En l’espèce, il est démontré que les décisions projetées auront un impact dans plusieurs pays d’Europe, notamment au Royaume-Uni, celles-ci ayant d’ailleurs été prises au niveau de la direction européenne du groupe.

Le président en conclut, que dans ce contexte, l’absence d’information et de consultation du comité d’entreprise européen intervient en contradiction avec les dispositions de la convention d’entreprise du 16 juin 2005, de même qu’avec la convention collective du travail n° 62 et la directive européenne 94/45/CE.

Il relève que le droit à l’information et le droit de consultation constituent des droits fondamentaux.
En outre, la doctrine a relevé qu’une restructuration dans un pays déterminé peut avoir un caractère transnational, dans la mesure où la décision a été prise dans un autre état membre, donnant ainsi une définition de la notion.

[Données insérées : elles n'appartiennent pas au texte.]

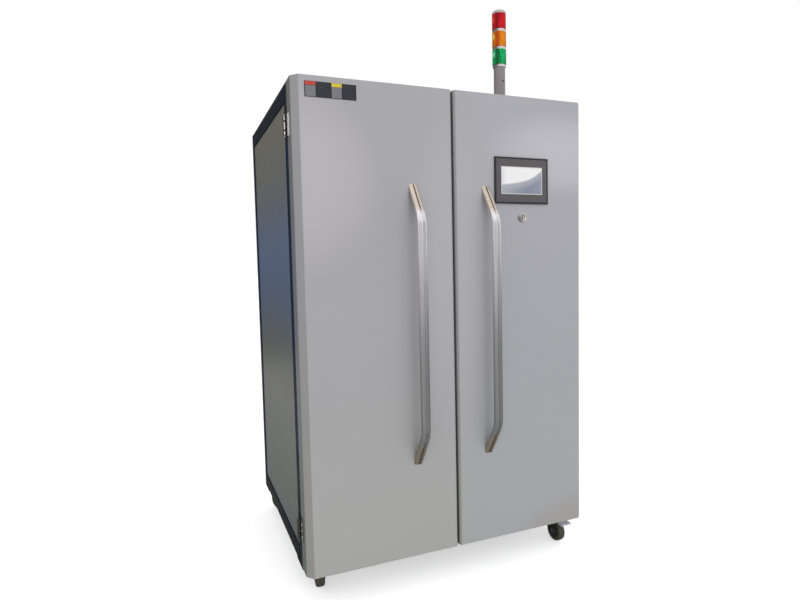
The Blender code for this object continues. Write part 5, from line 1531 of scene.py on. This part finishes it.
low, high = box("main_breaker")
centre = middle("main_breaker")
slot_x0, slot_x1 = centre.x - 8, centre.x + 8
slot_z0, slot_z1 = centre.z - 20, centre.z + 20
case = [
    (low.x, high.x, 12, low.z, low.z + 30, 2), (low.x, high.x, 12, high.z - 30, high.z, 2),
    (low.x, slot_x0, 6, low.z + 24, high.z - 24, 2), (slot_x1, high.x, 6, low.z + 24, high.z - 24, 2),
    (slot_x0 - 3, slot_x1 + 3, 6, low.z + 24, slot_z0, 2),
    (slot_x0 - 3, slot_x1 + 3, 6, slot_z1, high.z - 24, 2),
    (slot_x0 - 3, slot_x1 + 3, 22, slot_z0 - 2, slot_z1 + 2, 0)]
dress(
    "main_breaker", "main_breaker_case", black_plastic,
    *[block((x0, low.y + depth, z0), (x1, high.y, z1), radius) for x0, x1, depth, z0, z1, radius in case])
add(
    "main_breaker", "main_breaker_front", grey_plastic,
    window(
        (low.x + 8, high.x - 8, low.z + 34, high.z - 34), (slot_x0, slot_x1, slot_z0, slot_z1),
        low.y, low.y + 8, 1))
add(
    "main_breaker", "main_breaker_terminal_screws", zinc,
    *screws(
        product((centre.x - 28, centre.x, centre.x + 28), (low.y + 12,), (low.z + 14, high.z - 14)),
        "-Y", 6, 3))
keep("breaker_lever", white_plastic, 0.8)


# Fan

BLADES, BLADE_STEPS = 5, 6
HUB_RADIUS, TIP_RADIUS = 18, 52.5
GUARD_REACH = 74.2
AEROFOIL = [(-1, 0), (-0.5, 0.11), (0, 0.15), (0.5, 0.11), (1, 0), (0.5, 0.02), (0, 0.05), (-0.5, 0.02)]
keep("fan_housing", black_plastic, 0.6)
low, high = box("fan_rotor")
hub_spot = Vector((fan.x, (low.y + high.y) / 2, fan.z))


def blade(turn):
    """A swept blade, twisted flatter toward its tip."""
    rings = []
    for share in (step / BLADE_STEPS for step in range(BLADE_STEPS + 1)):
        radius = HUB_RADIUS + (TIP_RADIUS - HUB_RADIUS) * share
        chord = 13 + 10 * share
        pitch = Matrix.Rotation(math.radians(48 - 20.4 * share), 2)
        sweep = Matrix.Rotation(0.1 * share * share, 3, "Y")
        points = []
        for along, lift in AEROFOIL:
            x, y = pitch @ Vector((along * chord * 0.55, lift * chord))
            points.append(sweep @ Vector((x, y, math.sqrt(radius ** 2 - x ** 2))))
        rings.append(points)
    return moved([skin(rings)], Matrix.Translation(hub_spot) @ Matrix.Rotation(turn, 4, "Y"))


def behind(depth):
    """A point on the fan's axis behind the rear panel."""
    return Vector((fan.x, back + depth, fan.z))


dress(
    "fan_rotor", "fan_rotor_blades", black_plastic, rod(20, high.y - low.y, hub_spot, "Y", 40, 2),
    *[form for turn in around(BLADES) for form in blade(turn)])
guard = [
    tube([orbit(behind(4.6), radius, turn, "XZ") for turn in around(40)], 0.9, 8, loop=True)
    for radius in range(12, 53, 10)]
for turn in around(4, 0.5):
    spoke = ((3, 12), (3, 55), (1.2, GUARD_REACH))
    guard.append(tube([orbit(behind(depth), radius, turn, "XZ") for depth, radius in spoke], 1.2, 8))
    guard.append(ring(2.4, 4.8, 0, 1.6, orbit(behind(0), GUARD_REACH, turn, "XZ"), "Y", 24, 0.4))
add("fan_housing", "fan_guard", zinc, *guard)
add(
    "fan_housing", "fan_guard_screws", zinc,
    *screws([orbit(behind(1.4), GUARD_REACH, turn, "XZ") for turn in around(4, 0.5)], "Y", 4.2, 2.6))


# Cable gland

gland.y = back
ribs = []
for turn in around(18):
    rib = block((13.6, 7, -0.8), (14.8, 15, 0.8), 0.3)
    ribs += moved([rib], Matrix.Translation(gland) @ Matrix.Rotation(turn, 4, "Y"))
dress(
    "cable_gland", "cable_gland_body", black_plastic,
    lathe([(9, -14), (12.2, -14), (12.5, -13), (12.5, 0.4), (9, 0.4)], gland, "Y", 40),
    lathe([(9, 0), (16.5, 0), (17, 0.6), (17, 5.4), (16, 6), (9, 6)], gland, "Y", 6),
    lathe([
        (9, 5.5), (14.5, 5.5), (14.5, 15), (13.8, 20.5), (12, 24), (10, 26.2), (9, 26.2)], gland, "Y", 40),
    *ribs)


# Stage, light and camera

def card(name, corners):
    """A flat piece of the stage and its node tree."""
    mesh = bpy.data.meshes.new(name)
    mesh.from_pydata(corners, [], [(0, 1, 2, 3)])
    obj = bpy.data.objects.new(name, mesh)
    scene.collection.objects.link(obj)
    material = bpy.data.materials.new(name + "_finish")
    mesh.materials.append(material)
    tree = Nodes(material)
    tree.set({"Specular IOR Level": 0})
    return obj, tree


def floor(size, seen_level, bounce_level, lift):
    """A floor that looks white to the camera and lights the set more softly."""
    tree = card("studio_floor", [(x, y, 0) for x, y in rectangle(-size, size, -size, size)])[1]
    inputs = tree.shader.inputs
    path = tree.new("ShaderNodeLightPath")
    seen = tree.math("MAXIMUM", path.outputs["Is Camera Ray"], path.outputs["Is Transmission Ray"])
    tree.link(tree.span(seen, bounce_level, seen_level, 0, 1), inputs["Base Color"])
    tree.link(tree.times(seen, lift), inputs["Emission Strength"])
    tree.set({"Emission Color": (1, 1, 1, 1), "Roughness": 0.9})


def flag(name, y, outline, level):
    """A card beside the set that only shows in glossy surfaces."""
    obj, tree = card(name, [(x, y, z) for x, z in rectangle(*outline)])
    tree.set({
        "Base Color": (0, 0, 0, 1), "Emission Color": (*level, 1), "Emission Strength": 1})
    obj.visible_camera = False
    obj.visible_diffuse = False
    obj.visible_shadow = False
    obj.visible_transmission = False


def area_light(name, spot, aim, size, power):
    """A round lamp that neither the camera nor a reflection shows."""
    data = bpy.data.lights.new(name, "AREA")
    data.shape = "DISK"
    data.size = size
    data.energy = power
    obj = bpy.data.objects.new(name, data)
    obj.location = spot
    obj.rotation_euler = (Vector(aim) - Vector(spot)).to_track_quat("-Z", "Y").to_euler()
    obj.visible_camera = False
    obj.visible_glossy = False
    scene.collection.objects.link(obj)


def studio_world():
    """White to the camera, to reflections and through glass, and a little darker as a light."""
    scene.world = bpy.data.worlds.new("studio")
    tree = Nodes(scene.world)
    path = tree.new("ShaderNodeLightPath")
    seen = tree.math("MAXIMUM", path.outputs["Is Camera Ray"], path.outputs["Is Glossy Ray"])
    clear = tree.math("MAXIMUM", seen, path.outputs["Is Transmission Ray"])
    background = tree.tree.nodes["Background"]
    background.inputs["Color"].default_value = (1, 1, 1, 1)
    tree.link(tree.span(clear, 0.70, 1, 0, 1), background.inputs["Strength"])


floor(60, 0.96, 0.60, 0.50)
flag("rear_left_flag", 4, (-5, -0.7, -1, 5), (0.05, 0.055, 0.06))
flag("front_card", -6, (-6, 5, 0.2, 4), (0.6, 0.6, 0.6))
studio_world()
area_light("key_light", (-0.1, -6.2, 3.3), (0, -0.3, 0.9), 1.6, 36)
area_light("fill_light", (-0.2, -6.5, 4.2), (0, -0.3, 0.9), 8.0, 116)

camera_data = bpy.data.cameras.new("camera")
camera = bpy.data.objects.new("camera", camera_data)
scene.collection.objects.link(camera)
camera.location = (-0.80942, -1.93516, 1.01168)
camera.rotation_euler = tuple(math.radians(angle) for angle in (86.1787, 1.2913, -21.9166))
camera_data.lens = 25.306
camera_data.sensor_width = 36
scene.camera = camera
scene.view_settings.view_transform = "Standard"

En conséquence, il fait droit à la demande et condamne, par ailleurs, les sociétés du groupe à une astreinte de 2.500 euros par jour à dater de la signification de l’ordonnance à intervenir.

Intérêt de la décision

Il n’est pas fréquent de lire une décision de référé, statuant dans le cadre d’un transfert d’entreprise.

La décision rendue revêt un triple intérêt, étant

  1. La compétence des juridictions du travail dans ce type de litige, que le juge admet comme ayant un caractère collectif normatif et statuant sur des droits individuels nés de l’application de dispositions de droit collectif.
  2. La définition du caractère transnational d’un transfert d’entreprise, étant qu’il peut revêtir ce caractère dans la mesure où il est intervenu dans un autre état membre.
  3. Le fait de relever que le droit à l’information et à la consultation sont des droits fondamentaux, dont les travailleurs peuvent demander le respect, même dans le cadre d’un référé.